Peygamber (s.a.a), Hüseyin (a.s.) doğduğunda ağladı. Sebebi sorulduğunda buyurdular: “Onu zalim bir grup öldürecektir. Allah Benim şefaatimi onlara nasip etmesin”

<‘Hüseyin’i zalim bir grup öldürecektir’.....

Esma şöyle diyor:

İmam Hasan'ın (a.s) doğumundan bir yıl geçtikten sonra İmam Hüseyin (a.s) dünyaya geldi. Peygamber (s.a.a) şöyle buyurdu: "Esma! Oğlumu bana getir."

Ben İmam Hüseyin'i (a.s) beyaz bir beze sardığım halde Resûlullah'ın (s.a.a) yanına götürerek O Hazrete verdim. Peygamber (s.a.a) Hüseyin'in (a.s) sağ kulağına ezan ve sol kulağına ise ikame okudu. Sonra onu kendi yanına bırakarak ağladı.

Ben, Peygamber'in (s.a.a) o halini görünce, "Anam babam Sana feda olsun! Neden ağladınız?" diye sordum.

Peygamber (s.a.a), "Bu oğlum için ağladım" buyurdu.

Arz ettim ki: "Bu çocuk yeni dünyaya gelmiştir!"

Peygamber (s.a.a) buyurdu ki: "Onu zalim bir grup öldürecektir. Allah Benim şefaatimi onlara nasip etmesin."

Sonra şöyle buyurdular: "Ey Esma! Bu sözü Fâtıma'ya söyleme! Zira Fâtıma bu çocuğu yeni dünyaya getirmiştir."

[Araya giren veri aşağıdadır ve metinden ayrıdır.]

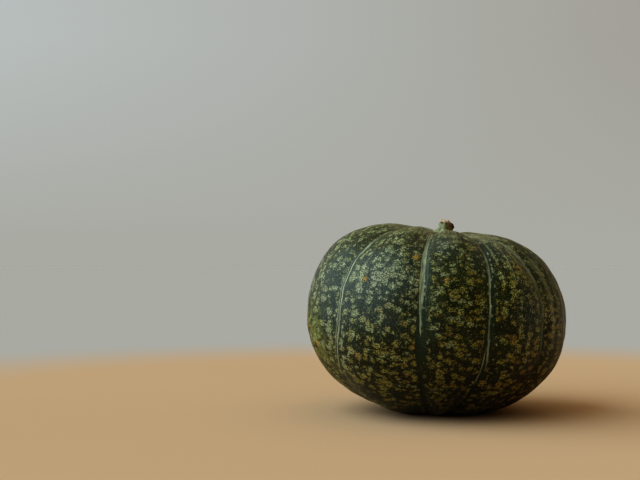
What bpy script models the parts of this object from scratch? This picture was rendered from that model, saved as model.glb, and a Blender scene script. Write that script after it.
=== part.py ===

Daha sonra Emirü'l- Mü'min Hz. Ali'ye şöyle buyurdu: "Oğlumun ismini ne koymuşsunuz?"

Hz. Ali (a.s) şöyle arz etti: "Ya Resûlallah! Ben ona isim takmada Sizden öne geçmem."

Peygamber (s.a.a) de şöyle buyurdu: "Ben de ona isim takmada Rabbimden öne geçmeyeceğim."

Bu esnada Cebrail (a.s) nâzil olarak şöyle dedi: "Ya Muhammed! Allah-u Teâlâ selam iletiyor ve buyuruyor ki: Ali'nin konumu Sana oranla, Harun'un Musa'ya olan konumu gibidir; şu farkla ki Senden sonra peygamber yoktur. O halde bu oğluna Harun'un oğlunun ismini tak."

Peygamber (s.a.a), "Harun'un oğlunun ismi ne idi?" diye sordu.

Cebrail (a.s), "Şübeyr" dedi.

Peygamber (s.a.a), "Benim dilim Arapçadır" diye buyurdu.

Cebrail, "Onun ismini Hüseyin bırak" dedi.

İşte bundan dolayı Peygamber (s.a.a) onun ismini Hüseyin bıraktı.

İmam Hüseyin'in (a.s) doğumunun yedinci günü olunca, Peygamber (s.a.a) iki alaca koyun kurban kesti. Koyunlardan birinin budunu bir eşrefi dinarla (altınla) ebeye verdi, bebeğin saçını kesti ve o saçın ağırlığında fakirlere gümüş sadaka verdi. Daha sonra onun başına heluk (zafaran ve diğer güzel kokulu bitkilerden yapılan renk) sürdü." (Bihar, c.43, s.239).